— begin GIVEN DATA —
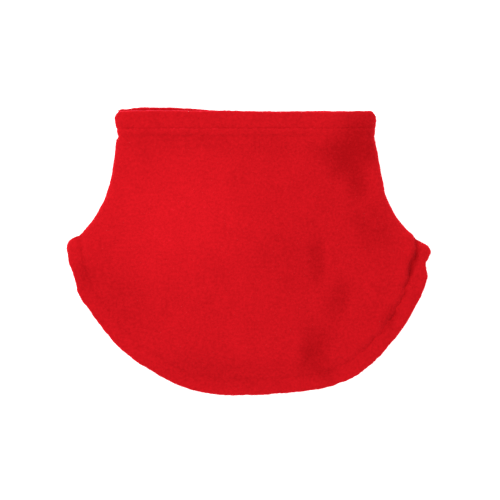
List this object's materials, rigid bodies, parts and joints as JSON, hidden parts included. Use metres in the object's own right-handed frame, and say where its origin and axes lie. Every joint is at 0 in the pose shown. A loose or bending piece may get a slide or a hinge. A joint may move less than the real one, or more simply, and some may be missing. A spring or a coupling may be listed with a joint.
{
  "type": "neck gaiter",
  "caption": "Fleece neck gaiter lying flat: a neck tube with a folded band that flares into a rounded, hemmed bib.",
  "frame": {"origin": "middle of the bounding box at its underside, where the back of the gaiter rests", "axes": "+X across the wearer, +Y towards the neck opening, +Z out of the cloth from the back to the front"},
  "size_m": [0.3636, 0.288, 0.0172],
  "materials": {
    "fleece": "brushed, matt",
    "thread": "spun polyester, matt"
  },
  "bodies": {
    "root": {"front_panel": "fleece", "back_panel": "fleece", "front_neck_band": "fleece", "back_neck_band": "fleece", "front_hem_band": "fleece", "back_hem_band": "fleece", "front_neck_seam_thread": "thread", "back_neck_seam_thread": "thread", "front_neck_topstitch_thread": "thread", "back_neck_topstitch_thread": "thread", "front_hem_seam_thread": "thread", "back_hem_seam_thread": "thread", "left_side_seam_thread": "thread", "right_side_seam_thread": "thread"}
  },
  "joints": []
}
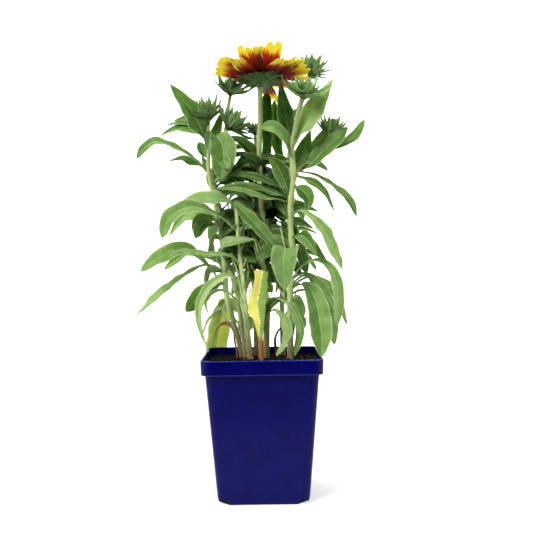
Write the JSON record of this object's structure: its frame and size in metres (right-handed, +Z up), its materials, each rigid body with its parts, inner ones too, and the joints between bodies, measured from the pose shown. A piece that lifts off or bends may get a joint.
— end GIVEN DATA —
▶ **PROBLEM STATEMENT**
Word for word, quote all of the data above.

▶ **WRITTEN RESPONSE**
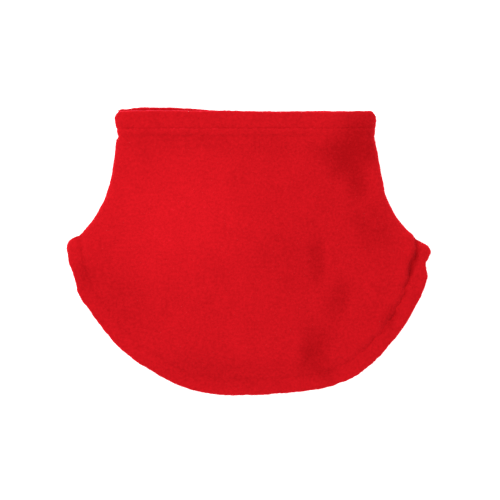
List this object's materials, rigid bodies, parts and joints as JSON, hidden parts included. Use metres in the object's own right-handed frame, and say where its origin and axes lie. Every joint is at 0 in the pose shown. A loose or bending piece may get a slide or a hinge. A joint may move less than the real one, or more simply, and some may be missing. A spring or a coupling may be listed with a joint.
{
  "type": "neck gaiter",
  "caption": "Fleece neck gaiter lying flat: a neck tube with a folded band that flares into a rounded, hemmed bib.",
  "frame": {"origin": "middle of the bounding box at its underside, where the back of the gaiter rests", "axes": "+X across the wearer, +Y towards the neck opening, +Z out of the cloth from the back to the front"},
  "size_m": [0.3636, 0.288, 0.0172],
  "materials": {
    "fleece": "brushed, matt",
    "thread": "spun polyester, matt"
  },
  "bodies": {
    "root": {"front_panel": "fleece", "back_panel": "fleece", "front_neck_band": "fleece", "back_neck_band": "fleece", "front_hem_band": "fleece", "back_hem_band": "fleece", "front_neck_seam_thread": "thread", "back_neck_seam_thread": "thread", "front_neck_topstitch_thread": "thread", "back_neck_topstitch_thread": "thread", "front_hem_seam_thread": "thread", "back_hem_seam_thread": "thread", "left_side_seam_thread": "thread", "right_side_seam_thread": "thread"}
  },
  "joints": []
}
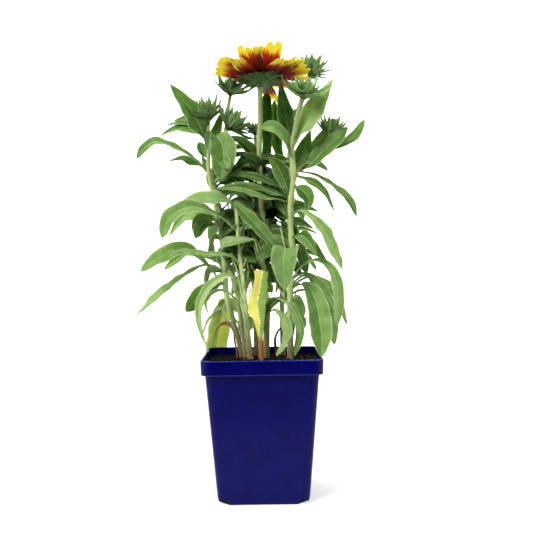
Write the JSON record of this object's structure: its frame and size in metres (right-handed, +Z up), its materials, each rigid body with its parts, inner ones too, and the joints between bodies, measured from the pose shown. A piece that lifts off or bends may get a joint.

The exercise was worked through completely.